Brasília lançou primeiro um programa de biodiesel que dava incentivos às empresas interessadas em produzir o combustível a partir de mamona e palma – dendê – nas regiões mais carentes do país. Entenda-se Norte e Nordeste. Cerca de 40 variedades de oleaginosas foram pesquisadas, mas as duas foram escolhidas por alguns motivos: são bem adaptadas aos climas secos e geram empregos. "É possível promover inclusão e a mobilidade social", afirma André Luis Girdwood, diretor da Brasil Ecodiesel. Segundo o executivo, a cada três hectares de área plantada de mamona, um emprego direto é garantido.
Soja
O programa, no entanto, despertou o interesse de outros setores que já vinham fazendo pesquisas para a obtenção de biodiesel, como os sojicultores. Produtores argumentam que o grão é a saída para se ter, em 2008, a quantidade de biodiesel que o Brasil precisa para alimentar sua frota veicular.
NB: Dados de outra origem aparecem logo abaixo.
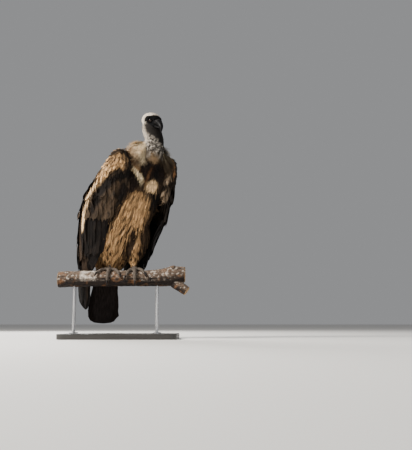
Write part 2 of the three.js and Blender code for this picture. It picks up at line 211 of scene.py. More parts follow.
def put_attribute(mesh, name, kind, domain, values):
    """A named attribute on a mesh. Colours and vectors are rows."""
    if name in mesh.attributes:
        mesh.attributes.remove(mesh.attributes[name])
    attribute = mesh.attributes.new(name, kind, domain)
    key = {"FLOAT": "value", "FLOAT_VECTOR": "vector", "FLOAT_COLOR": "color", "FLOAT2": "vector"}[kind]
    values = np.asarray(values, np.float32)
    if kind == "FLOAT_COLOR" and values.shape[1] == 3:
        values = np.column_stack([values, np.ones(len(values), np.float32)])
    attribute.data.foreach_set(key, values.ravel())


def tint_all(obj, tint):
    """Gives every point of an object one colour."""
    put_attribute(obj.data, "Tint", "FLOAT_COLOR", "POINT", np.tile(tint, (len(obj.data.vertices), 1)))


def joined_solids(names, matrix=None):
    """Points and triangles of several CAD nodes as one list, and which node each triangle is of."""
    points, triangles, owner, start = [], [], [], 0
    for index, name in enumerate(names):
        mesh = frame["nodes"][name].data
        mesh.calc_loop_triangles()
        co = coordinates(mesh)
        tri = np.empty(len(mesh.loop_triangles) * 3, np.int64)
        mesh.loop_triangles.foreach_get("vertices", tri)
        points.append(co if matrix is None else place(matrix, co))
        triangles.append(tri.reshape(-1, 3) + start)
        owner += [index] * (len(tri) // 3)
        start += len(co)
    return np.concatenate(points), np.concatenate(triangles), np.array(owner)


def surface_tree(points, triangles):
    return BVHTree.FromPolygons(points.tolist(), triangles.tolist())


def only_mesh(obj, name):
    """The object with its modifiers worked in, as a new plain mesh object."""
    graph = bpy.context.evaluated_depsgraph_get()
    mesh = bpy.data.meshes.new_from_object(obj.evaluated_get(graph), depsgraph=graph)
    mesh.name = name
    made = bpy.data.objects.new(name, mesh)
    bpy.context.scene.collection.objects.link(made)
    return made


def discard(*objects):
    for obj in objects:
        data = obj.data
        bpy.data.objects.remove(obj)
        if data is not None and data.users == 0 and isinstance(data, bpy.types.Mesh):
            bpy.data.meshes.remove(data)


def finish_piece(obj, material, replaces=()):
    """Gives a piece its finish, its body and the CAD nodes it stands for."""
    obj.data.materials.clear()
    obj.data.materials.append(material)
    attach(obj, "root")
    if replaces:
        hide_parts(*replaces)
    return obj


def loft(rows, around, count, across=(1, 0, 0), power=1.0):
    """A closed tube through rows of x, y, z, half width, under and over, in any one frame."""
    rows = curve_through(rows, count)
    centre = rows[:, :3]
    tangent = unit(np.gradient(centre, axis=0))
    over = unit(np.cross(tangent, np.array(across, float)))
    side = unit(np.cross(over, tangent))
    over = unit(np.cross(tangent, side))
    angles = np.arange(around) * 2 * math.pi / around
    cos, sin = np.cos(angles), np.sin(angles)
    cos = np.sign(cos) * np.abs(cos) ** power
    up = np.where(sin > 0, rows[:, 5:6], rows[:, 4:5]) * sin
    rings = centre[:, None] + side[:, None] * (rows[:, 3:4] * cos)[..., None] + over[:, None] * up[..., None]
    points = np.concatenate([centre[:1], rings.reshape(-1, 3), centre[-1:]])
    ring = lambda i, k: 1 + i * around + k % around
    faces = [(0, ring(0, k + 1), ring(0, k)) for k in range(around)]
    for i in range(count - 1):
        faces += [(ring(i, k), ring(i, k + 1), ring(i + 1, k + 1), ring(i + 1, k)) for k in range(around)]
    end = len(points) - 1
    faces += [(ring(count - 1, k), ring(count - 1, k + 1), end) for k in range(around)]
    return points, faces


def outwards(mesh):
    """Makes a closed mesh's faces point out."""
    work = bmesh.new()
    work.from_mesh(mesh)
    bmesh.ops.remove_doubles(work, verts=work.verts, dist=1e-7)
    bmesh.ops.recalc_face_normals(work, faces=work.faces)
    work.to_mesh(mesh)
    work.free()


# ------------------------------------------------------------------ markings


def front_of(normal):
    """How far a bird-frame normal looks forwards and down rather than back and up."""
    return smooth(-0.35, 0.25, -(0.9 * normal[:, 1] + 0.35 * normal[:, 2]))


def cap_of(p):
    """1 on the pale cap and nape, 0 on the bare dark face, for points in the head's frame."""
    rim = 21 - 1.6 * np.maximum(p[:, 2] - 6, 0) - 0.3 * np.maximum(-5 - p[:, 2], 0)
    return smooth(-5, 7, p[:, 1] - rim + 2 * np.sin(p[:, 2] * 0.4) + 4 * speckle(p, 7, 4.4))


def bare_throat_of(p, normal):
    """1 on the bare dark skin of the throat, which runs down the front of the neck's top, and lower on the bird's left
    side, where it is partly painted shade.
    """
    rim = 537 - 0.84 * p[:, 0]
    return smooth(-7, 7, p[:, 2] - rim + 5 * speckle(p, 6, 7.7)) * (1 - nape_of(p, normal))


def curls_of(p):
    """How thick the down is on the neck: a net of pale curls with dark skin between."""
    return smooth(-0.04, 0.24, speckle(p, 5.0, 2.2) + 0.5 * speckle(p, 2.6, 6.1))


def nape_of(p, normal):
    """1 down the back and sides of the neck, where the down is close and pale."""
    return smooth(-0.50, 0.05, normal[:, 1] + 0.12 * speckle(p, 9, 1.3)) * smooth(455, 515, p[:, 2])


def blend(base, tint, mask):
    """Colours moved towards one colour by a mask."""
    return base + (np.array(tint) - base) * (np.clip(mask, 0, 1) * np.ones(len(base)))[:, None]


# Where the markings and the painted light and shade run, as points in the bird's frame, in millimetres.
LEFT_WRIST = [(139, -165, 462), (141, -174, 434), (150, -163, 405)]
# Painted shade: a dark band below the right wrist and along the inner side of its ridge.
SHADE_BESIDE_RIDGE = [
    (-86, -196, 376), (-116, -176, 368), (-138, -156, 352), (-152, -122, 326),
    (-160, -84, 294), (-160, -46, 258), (-152, -18, 216), (-144, 10, 165),
]
# The right wing's ridge, pale partly from its buff-edged coverts and partly as a painted highlight.
RIDGE = [
    (-152, -150, 398), (-164, -108, 352), (-174, -63, 316), (-178, -24, 276),
    (-176, 6, 236), (-171, 27, 196), (-168, 42, 160),
]
# Painted shadow: a dark band over the top of the right wrist and down its inner side.
SHADOW_OVER_WRIST = [
    (-146, -166, 462), (-134, -178, 472), (-118, -192, 470), (-104, -199, 462),
    (-88, -206, 444), (-80, -208, 414), (-72, -202, 380),
]
CROP_MIDDLE = [(6, -220, 404), (-6, -200, 352)]
CROP_EDGE = [
    (-56, -165, 470), (-60, -168, 448), (-60, -184, 408),
    (-48, -196, 384), (-32, -198, 364), (-20, -190, 334),
]
UNDER_RUFF = [(-26, -220, 446), (2, -228, 446), (22, -228, 440)]
# Painted shadow: a dark band under the pale breast patch.
SHADOW_UNDER_BREAST = [(-34, -186, 336), (0, -182, 322), (26, -172, 308), (52, -158, 292)]
# Painted shade between the legs.
SHADE_BETWEEN_LEGS = [(18, -72, 196), (17, -50, 134), (10, -16, 60)]
# Painted shade down the right flank, between the wing and the belly.
RIGHT_FLANK_SHADE = [(-70, -140, 306), (-75, -108, 258), (-78, -78, 222)]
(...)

"Só com mamona e palma não vamos conseguir atingir a meta do governo e o país domina a produção de soja, tem registrado ganhos recordes em produtividade, pode empregar a oleaginosa na fabricação de biodiesel", afirma Silvio Rangel, diretor da Ecomat, indústria que desenvolve óleos vegetais no Mato Grosso.
Nivaldo Trama completa: o Brasil é o único país do mundo que produz soja durante 11 meses. "Na Europa são quatro e nos Estados Unidos são cinco meses. Aqui temos três safras anuais, temos matéria-prima para o biodiesel praticamente o ano todo", afirma. Essa facilidade de produção associada aos custos baixos compensaria o fato do teor de óleo de soja (de 18%) ser menor do que o de outras oleaginosas como a mamona (de 45% a 50%), o girassol (38% a 48%), a canola (de 40% a 48%) e a palma (22%).
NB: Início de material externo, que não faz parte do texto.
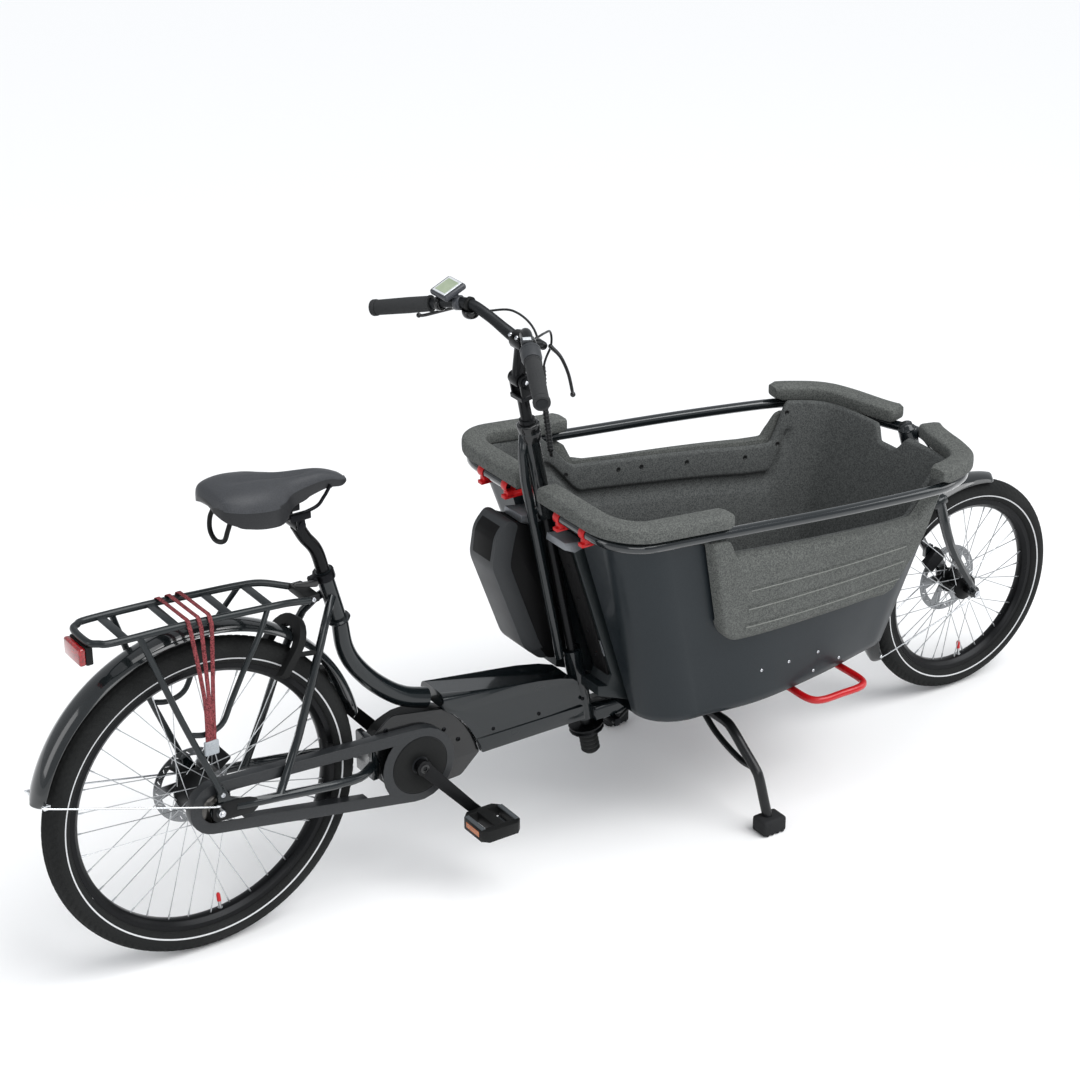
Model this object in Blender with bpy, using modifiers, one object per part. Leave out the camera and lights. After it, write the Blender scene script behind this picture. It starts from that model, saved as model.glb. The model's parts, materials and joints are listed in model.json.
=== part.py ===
"""Electric cargo bike, modelled in metres with +X forward, +Y left and +Z up.

Every place below is measured from the rear axle's foot on the ground, so x is the distance in front of the
rear axle and z is the height. At the end all pieces hang on one empty that carries them to the middle of
the bike's length.
"""
import math

import bmesh
import bpy
from mathutils import Matrix, Vector

# Clearances between pieces that touch, and between pieces that slide or turn in each other
GAP = 0.0003
RUNNING = 0.0008

# Wheels: bead seats of a 26 inch and a 20 inch rim, and the height of the tyre above the bead
WHEELBASE = 1.9388
REAR_BEAD = 0.559
REAR_TYRE = 0.055
FRONT_BEAD = 0.406
FRONT_TYRE = 0.0525
RIM_FLANGE = 0.006
RIM_DEPTH = 0.020
RIM_WIDTH = 0.033
SPOKES = 36
SPOKE_DIAMETER = 0.0018
FLANGE_EDGE = 0.0045
VALVE_ANGLE = math.radians(5)
RING_STEPS = 40
ROTOR_RADIUS = 0.080
ROTOR_THICKNESS = 0.002
REAR_OVER_LOCKNUT = 0.135
FRONT_OVER_LOCKNUT = 0.100
AXLE_RADIUS = 0.005
REAR_ROTOR_Y = 0.050
FRONT_ROTOR_Y = 0.038
CHAIN_Y = 0.051

# Steering axes, as lean from the vertical, and where each axis passes
COLUMN_LEAN = math.radians(11.0)
COLUMN_X = 0.7648
COLUMN_Z = 0.920
FORK_LEAN = math.radians(18.0)
FORK_OFFSET = 0.039
STEER_LIMIT = math.radians(50)

CROWN_Z = 0.516
BLADE_Y = 0.060
STRUT_TUBE = 0.020
STRUT_OFFSET = 0.0312
CABLE_WHEEL_Z = 0.209

# Stand
STAND_X = 1.160
STAND_Z = 0.205

# Drive
SPINDLE_X = 0.4565
SPINDLE_Z = 0.283
CRANK_LENGTH = 0.165
CRANK_ANGLE = math.radians(-49)
CHAIN_PITCH = 0.0127
CHAINRING_TEETH = 34
SPROCKET_TEETH = 22
SPINDLE_RADIUS = 0.009
MOTOR_LEFT = 0.0500
CRANK_FACE = 0.066
CRANK_SWEEP = 0.022
PEDAL_AXLE = 0.0055
PEDAL_WIDTH = 0.094
CASE_REAR = 0.055
CASE_FRONT = 0.082
CASE_BAND = 0.024
CASE_WALL = 0.002
CHAIN_HALF = 0.0043
MOTOR_RIGHT = 0.0340
COVER = 0.004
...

Outro fator a favor da soja: os custos. Segundo Trama, a mamona, custa, na ponta US$ 1.000 a tonelada, a soja cerca de US$ 250. O óleo de soja também tem demanda mundial reprimida, concorre com o de palma produzido pelos asiáticos. "E aí podemos solucionar outro problema do biodiesel hoje no Brasil, que é o valor do litro na bomba, mais caro que o diesel comum", afirma Cláudio Zattar, diretor da rede mineira de postos de gasolina Ale, a primeira a comercializar o biodiesel no Brasil e que espera vender 22 mil toneladas do combustível este ano.
Segundo o executivo, o litro da mistura B2 custa cerca de R$ 0,02 a mais do que o do combustível comum. "É uma barreira, o consumidor não quer comprar o biodiesel só porque é ecológico e socialmente correto. Ele também quer preço", afirma.
No entanto para colocar a soja definitivamente na rota do biodiesel, os empresários esperam incentivos dos governos federal e estadual e aportes de empresas estrangeiras. A maior parte das lavouras de soja está no Centro-Sul e não são de agricultura familiar, portanto não tem isenção fiscal. "Uma ação possível para esse segmento é o governo estabelecer quanto vai pagar por litro e quantidade que vai comprar. Isso possibilita a programação dos investimentos. Uma usina de soja para ser rentável, por exemplo, precisa processar, pelo menos, 100 toneladas por dia", explica Trama.
Sobre os investimentos externos, algumas empresas estrangeiras estão sondando o mercado brasileiro. Trama conta que já recebeu visitas de um grupo de empresários alemães. O governo da Venezuela também já enviou representantes para entender o processo de fabricação de biodiesel.